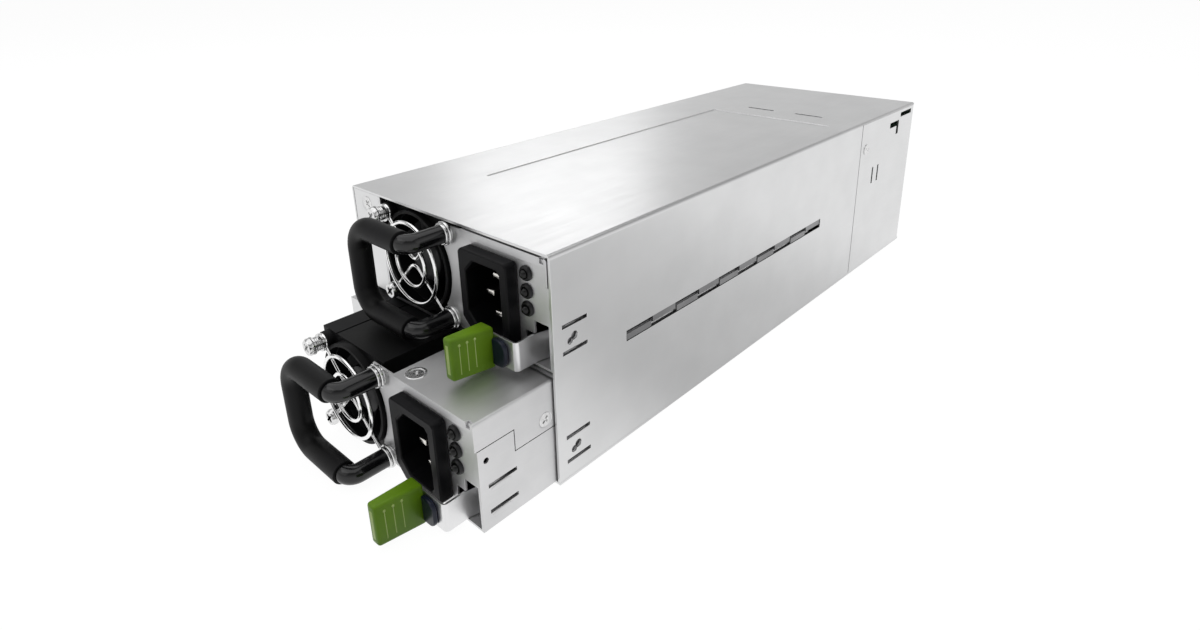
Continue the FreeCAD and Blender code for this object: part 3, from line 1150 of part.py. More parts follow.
os.makedirs("parts", exist_ok=True)
for piece in pieces:
    piece.Shape.exportStep(f"parts/{piece.Label}.step")
print(len(pieces), "parts written")
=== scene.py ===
import math

import bmesh
import bpy
from mathutils import Matrix, Vector


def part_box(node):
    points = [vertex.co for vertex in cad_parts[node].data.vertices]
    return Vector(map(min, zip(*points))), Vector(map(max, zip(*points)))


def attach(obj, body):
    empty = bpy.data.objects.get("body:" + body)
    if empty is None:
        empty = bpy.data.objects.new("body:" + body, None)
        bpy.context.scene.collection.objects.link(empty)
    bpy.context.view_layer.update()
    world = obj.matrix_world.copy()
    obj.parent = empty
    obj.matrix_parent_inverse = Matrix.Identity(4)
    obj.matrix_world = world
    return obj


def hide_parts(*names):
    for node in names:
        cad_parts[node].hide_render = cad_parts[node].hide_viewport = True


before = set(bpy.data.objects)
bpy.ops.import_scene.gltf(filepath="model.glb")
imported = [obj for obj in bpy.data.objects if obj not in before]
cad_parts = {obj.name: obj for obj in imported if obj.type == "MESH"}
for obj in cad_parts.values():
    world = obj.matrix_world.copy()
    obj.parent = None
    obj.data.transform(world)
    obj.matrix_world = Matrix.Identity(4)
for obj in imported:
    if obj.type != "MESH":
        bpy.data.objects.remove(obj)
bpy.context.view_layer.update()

# Pieces of a module are drawn in millimetres in the module's own frame: X from its left side,
# Y back from its front plane, Z up from its underside. settle() carries them to their bay.

MM = 0.001
X_AXIS = Vector((1, 0, 0))
Y_AXIS = Vector((0, 1, 0))
Z_AXIS = Vector((0, 0, 1))
BAYS = ("lower", "upper")

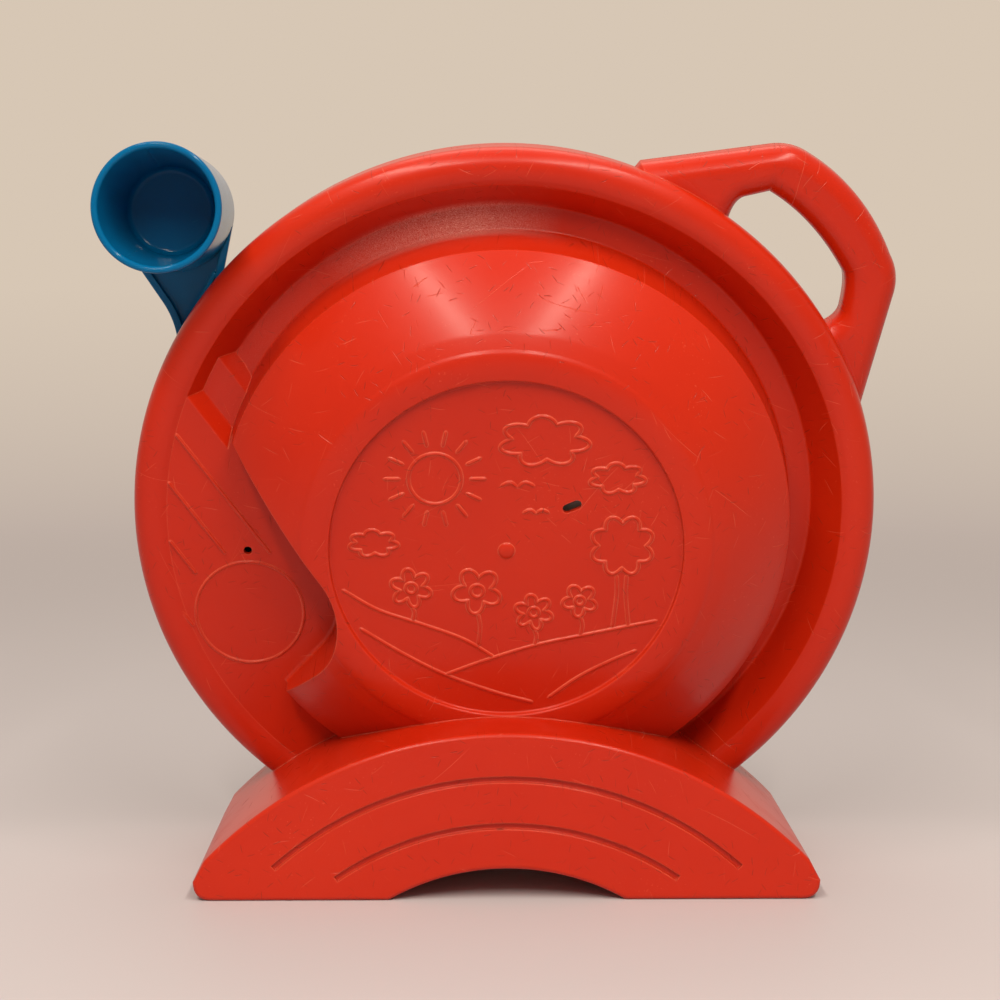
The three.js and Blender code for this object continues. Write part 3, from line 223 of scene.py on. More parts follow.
class Solid:
    """A closed body under construction, kept as a Blender object at the origin."""

    def __init__(self, name: str, points: Points, faces: list[list[int]], place: Placement) -> None:
        """Makes the mesh and turns it right side out.

        Args:
            name: the object's name.
            points: N by 3 array in the frame's own millimetres.
            faces: corner indices of each face.
            place: the frame that the points are in.
        """
        mesh = bpy.data.meshes.new(name)
        mesh.from_pydata((place.place(points) * MM).tolist(), [], faces)
        if self._volume(mesh) < 0:
            mesh.flip_normals()
        mesh.update()
        self.object = bpy.data.objects.new(name, mesh)
        bpy.context.scene.collection.objects.link(self.object)

    @staticmethod
    def _volume(mesh: bpy.types.Mesh) -> float:
        """Signed volume: a sixth of the sum of the triple products of the mesh's triangles."""
        mesh.calc_loop_triangles()
        corners = np.zeros(len(mesh.loop_triangles) * 3, np.int32)
        mesh.loop_triangles.foreach_get("vertices", corners)
        places = np.zeros(len(mesh.vertices) * 3, np.float32)
        mesh.vertices.foreach_get("co", places)
        a, b, c = places.reshape(-1, 3)[corners.reshape(-1, 3)].astype(float).transpose(1, 0, 2)
        return float(np.sum(a * np.cross(b, c)) / 6)

    def combine(self, other: "Solid", how: Join) -> "Solid":
        """Adds, cuts or keeps what another solid covers, and uses that solid up.

        Args:
            other: the second solid.
            how: what is done with it.

        Returns:
            This solid.
        """
        modifier = self.object.modifiers.new("combine", "BOOLEAN")
        modifier.operation = how.value
        modifier.solver = "MANIFOLD"
        modifier.object = other.object
        graph = bpy.context.evaluated_depsgraph_get()
        made = bpy.data.meshes.new_from_object(self.object.evaluated_get(graph))
        self.object.modifiers.clear()
        old = self.object.data
        self.object.data = made
        bpy.data.meshes.remove(old)
        other.discard()
        return self

    def add(self, other: "Solid") -> "Solid":
        """Joins another solid to this one."""
        return self.combine(other, Join.ADD)

    def cut(self, other: "Solid") -> "Solid":
        """Cuts another solid out of this one."""
        return self.combine(other, Join.CUT)

    def keep(self, other: "Solid") -> "Solid":
        """Keeps only what lies in another solid too."""
        return self.combine(other, Join.KEEP)

    def join(self, other: "Solid") -> "Solid":
        """Puts another solid's mesh beside this one's, uncut, and uses that solid up."""
        mesh = bmesh.new()
        mesh.from_mesh(self.object.data)
        mesh.from_mesh(other.object.data)
        mesh.to_mesh(self.object.data)
        mesh.free()
        other.discard()
        return self

    def copy(self, name: str) -> "Solid":
        """A second solid of the same shape."""
        twin = object.__new__(Solid)
        twin.object = self.object.copy()
        twin.object.data = self.object.data.copy()
        twin.object.name = name
        bpy.context.scene.collection.objects.link(twin.object)
        return twin

    def discard(self) -> None:
        """Takes the solid out of the file."""
        mesh = self.object.data
        bpy.data.objects.remove(self.object)
        bpy.data.meshes.remove(mesh)

    def finish(self, name: str, material: bpy.types.Material, body: Body, slot: str, node: str = "") -> None:
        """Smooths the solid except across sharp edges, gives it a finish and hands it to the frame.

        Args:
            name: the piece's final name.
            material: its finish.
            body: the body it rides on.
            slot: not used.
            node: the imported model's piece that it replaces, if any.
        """
        piece, mesh = self.object, self.object.data
        piece.name = mesh.name = name
        mesh.materials.clear()
        mesh.materials.append(material)
        mesh.polygons.foreach_set("use_smooth", np.ones(len(mesh.polygons), bool))
        mesh.set_sharp_from_angle(angle=math.radians(32.0))
        weighted = piece.modifiers.new("weighted normals", "WEIGHTED_NORMAL")
        weighted.keep_sharp = True
        weighted.weight = 100
        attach(piece, body.value)
        if node:
            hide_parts(node)
        log.info("%s: %d faces", name, len(mesh.polygons))


def revolve(
    name: str, profile: Points, sides: int, middle: Point = (0.0, 0.0), place: Placement = DRUM
) -> Solid:
    """A body of revolution about the frame's Y axis.

    Point (i, j) is the profile's radius i times cosine and sine of angle j, at the profile's level i. A
    profile that starts and ends on the axis is closed by two poles, and any other one is a ring.

    Args:
        name: the object's name.
        profile: rows of [radius, level].
        sides: number of stretches round the axis.
        middle: [x, z] of the axis.
        place: the frame that the axis is in.

    Returns:
        The closed solid.
    """
    profile = np.asarray(profile, float)
    angles = np.arange(sides) * FULL_TURN / sides
    on_axis = profile[0, 0] < 1e-6 and profile[-1, 0] < 1e-6
    rings = profile[1:-1] if on_axis else profile
    radius, level = rings[:, :1], rings[:, 1:]
    x = middle[0] + radius * np.cos(angles)
    z = middle[1] + radius * np.sin(angles)
    points = np.stack([x, np.broadcast_to(level, x.shape), z], axis=2).reshape(-1, 3)
    faces = grid_quads(len(rings), sides, not on_axis).tolist()
    if on_axis:
        poles = [[middle[0], profile[end, 1], middle[1]] for end in (0, -1)]
        first, last, start = len(points), len(points) + 1, (len(rings) - 1) * sides
        points = np.concatenate([points, poles])
        faces += [[first, (j + 1) % sides, j] for j in range(sides)]
        faces += [[last, start + j, start + (j + 1) % sides] for j in range(sides)]
    return Solid(name, points, faces, place)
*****
- _Work to be completed_:
Please quote the data above in full, with no line missing.

- _Answer for this exercise_:
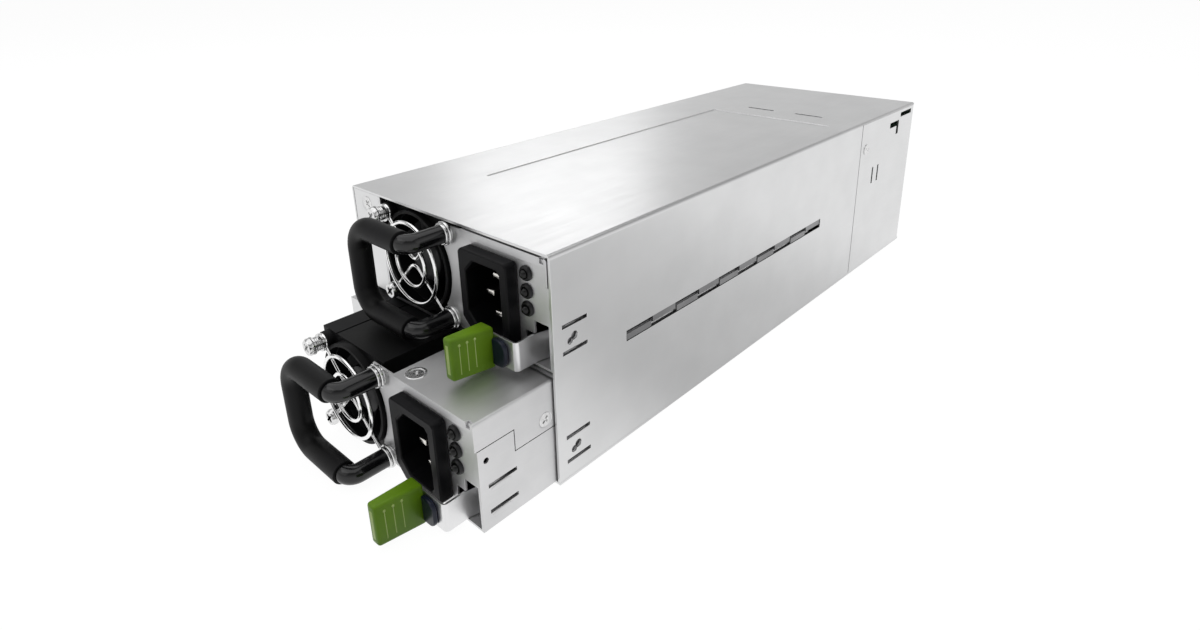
Continue the FreeCAD and Blender code for this object: part 3, from line 1150 of part.py. More parts follow.
os.makedirs("parts", exist_ok=True)
for piece in pieces:
    piece.Shape.exportStep(f"parts/{piece.Label}.step")
print(len(pieces), "parts written")
=== scene.py ===
import math

import bmesh
import bpy
from mathutils import Matrix, Vector


def part_box(node):
    points = [vertex.co for vertex in cad_parts[node].data.vertices]
    return Vector(map(min, zip(*points))), Vector(map(max, zip(*points)))


def attach(obj, body):
    empty = bpy.data.objects.get("body:" + body)
    if empty is None:
        empty = bpy.data.objects.new("body:" + body, None)
        bpy.context.scene.collection.objects.link(empty)
    bpy.context.view_layer.update()
    world = obj.matrix_world.copy()
    obj.parent = empty
    obj.matrix_parent_inverse = Matrix.Identity(4)
    obj.matrix_world = world
    return obj


def hide_parts(*names):
    for node in names:
        cad_parts[node].hide_render = cad_parts[node].hide_viewport = True


before = set(bpy.data.objects)
bpy.ops.import_scene.gltf(filepath="model.glb")
imported = [obj for obj in bpy.data.objects if obj not in before]
cad_parts = {obj.name: obj for obj in imported if obj.type == "MESH"}
for obj in cad_parts.values():
    world = obj.matrix_world.copy()
    obj.parent = None
    obj.data.transform(world)
    obj.matrix_world = Matrix.Identity(4)
for obj in imported:
    if obj.type != "MESH":
        bpy.data.objects.remove(obj)
bpy.context.view_layer.update()

# Pieces of a module are drawn in millimetres in the module's own frame: X from its left side,
# Y back from its front plane, Z up from its underside. settle() carries them to their bay.

MM = 0.001
X_AXIS = Vector((1, 0, 0))
Y_AXIS = Vector((0, 1, 0))
Z_AXIS = Vector((0, 0, 1))
BAYS = ("lower", "upper")

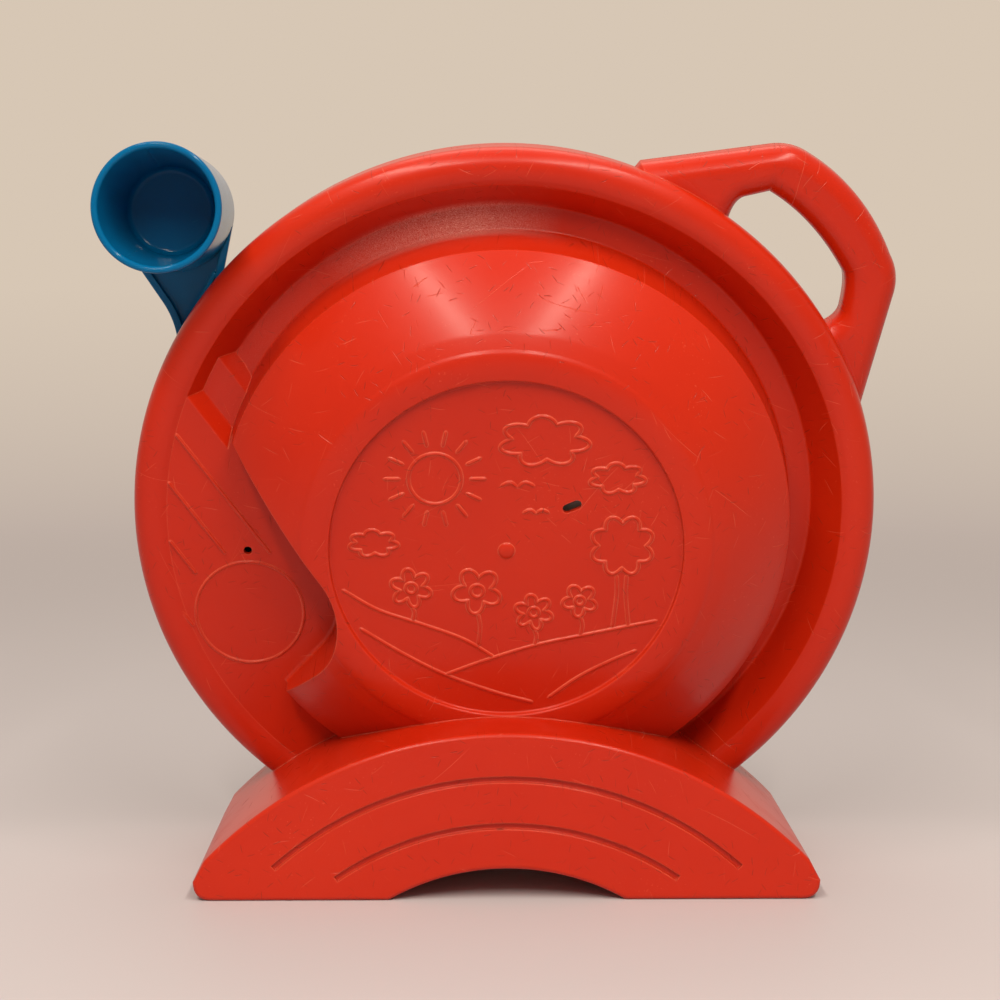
The three.js and Blender code for this object continues. Write part 3, from line 223 of scene.py on. More parts follow.
class Solid:
    """A closed body under construction, kept as a Blender object at the origin."""

    def __init__(self, name: str, points: Points, faces: list[list[int]], place: Placement) -> None:
        """Makes the mesh and turns it right side out.

        Args:
            name: the object's name.
            points: N by 3 array in the frame's own millimetres.
            faces: corner indices of each face.
            place: the frame that the points are in.
        """
        mesh = bpy.data.meshes.new(name)
        mesh.from_pydata((place.place(points) * MM).tolist(), [], faces)
        if self._volume(mesh) < 0:
            mesh.flip_normals()
        mesh.update()
        self.object = bpy.data.objects.new(name, mesh)
        bpy.context.scene.collection.objects.link(self.object)

    @staticmethod
    def _volume(mesh: bpy.types.Mesh) -> float:
        """Signed volume: a sixth of the sum of the triple products of the mesh's triangles."""
        mesh.calc_loop_triangles()
        corners = np.zeros(len(mesh.loop_triangles) * 3, np.int32)
        mesh.loop_triangles.foreach_get("vertices", corners)
        places = np.zeros(len(mesh.vertices) * 3, np.float32)
        mesh.vertices.foreach_get("co", places)
        a, b, c = places.reshape(-1, 3)[corners.reshape(-1, 3)].astype(float).transpose(1, 0, 2)
        return float(np.sum(a * np.cross(b, c)) / 6)

    def combine(self, other: "Solid", how: Join) -> "Solid":
        """Adds, cuts or keeps what another solid covers, and uses that solid up.

        Args:
            other: the second solid.
            how: what is done with it.

        Returns:
            This solid.
        """
        modifier = self.object.modifiers.new("combine", "BOOLEAN")
        modifier.operation = how.value
        modifier.solver = "MANIFOLD"
        modifier.object = other.object
        graph = bpy.context.evaluated_depsgraph_get()
        made = bpy.data.meshes.new_from_object(self.object.evaluated_get(graph))
        self.object.modifiers.clear()
        old = self.object.data
        self.object.data = made
        bpy.data.meshes.remove(old)
        other.discard()
        return self

    def add(self, other: "Solid") -> "Solid":
        """Joins another solid to this one."""
        return self.combine(other, Join.ADD)

    def cut(self, other: "Solid") -> "Solid":
        """Cuts another solid out of this one."""
        return self.combine(other, Join.CUT)

    def keep(self, other: "Solid") -> "Solid":
        """Keeps only what lies in another solid too."""
        return self.combine(other, Join.KEEP)

    def join(self, other: "Solid") -> "Solid":
        """Puts another solid's mesh beside this one's, uncut, and uses that solid up."""
        mesh = bmesh.new()
        mesh.from_mesh(self.object.data)
        mesh.from_mesh(other.object.data)
        mesh.to_mesh(self.object.data)
        mesh.free()
        other.discard()
        return self

    def copy(self, name: str) -> "Solid":
        """A second solid of the same shape."""
        twin = object.__new__(Solid)
        twin.object = self.object.copy()
        twin.object.data = self.object.data.copy()
        twin.object.name = name
        bpy.context.scene.collection.objects.link(twin.object)
        return twin

    def discard(self) -> None:
        """Takes the solid out of the file."""
        mesh = self.object.data
        bpy.data.objects.remove(self.object)
        bpy.data.meshes.remove(mesh)

    def finish(self, name: str, material: bpy.types.Material, body: Body, slot: str, node: str = "") -> None:
        """Smooths the solid except across sharp edges, gives it a finish and hands it to the frame.

        Args:
            name: the piece's final name.
            material: its finish.
            body: the body it rides on.
            slot: not used.
            node: the imported model's piece that it replaces, if any.
        """
        piece, mesh = self.object, self.object.data
        piece.name = mesh.name = name
        mesh.materials.clear()
        mesh.materials.append(material)
        mesh.polygons.foreach_set("use_smooth", np.ones(len(mesh.polygons), bool))
        mesh.set_sharp_from_angle(angle=math.radians(32.0))
        weighted = piece.modifiers.new("weighted normals", "WEIGHTED_NORMAL")
        weighted.keep_sharp = True
        weighted.weight = 100
        attach(piece, body.value)
        if node:
            hide_parts(node)
        log.info("%s: %d faces", name, len(mesh.polygons))


def revolve(
    name: str, profile: Points, sides: int, middle: Point = (0.0, 0.0), place: Placement = DRUM
) -> Solid:
    """A body of revolution about the frame's Y axis.

    Point (i, j) is the profile's radius i times cosine and sine of angle j, at the profile's level i. A
    profile that starts and ends on the axis is closed by two poles, and any other one is a ring.

    Args:
        name: the object's name.
        profile: rows of [radius, level].
        sides: number of stretches round the axis.
        middle: [x, z] of the axis.
        place: the frame that the axis is in.

    Returns:
        The closed solid.
    """
    profile = np.asarray(profile, float)
    angles = np.arange(sides) * FULL_TURN / sides
    on_axis = profile[0, 0] < 1e-6 and profile[-1, 0] < 1e-6
    rings = profile[1:-1] if on_axis else profile
    radius, level = rings[:, :1], rings[:, 1:]
    x = middle[0] + radius * np.cos(angles)
    z = middle[1] + radius * np.sin(angles)
    points = np.stack([x, np.broadcast_to(level, x.shape), z], axis=2).reshape(-1, 3)
    faces = grid_quads(len(rings), sides, not on_axis).tolist()
    if on_axis:
        poles = [[middle[0], profile[end, 1], middle[1]] for end in (0, -1)]
        first, last, start = len(points), len(points) + 1, (len(rings) - 1) * sides
        points = np.concatenate([points, poles])
        faces += [[first, (j + 1) % sides, j] for j in range(sides)]
        faces += [[last, start + j, start + (j + 1) % sides] for j in range(sides)]
    return Solid(name, points, faces, place)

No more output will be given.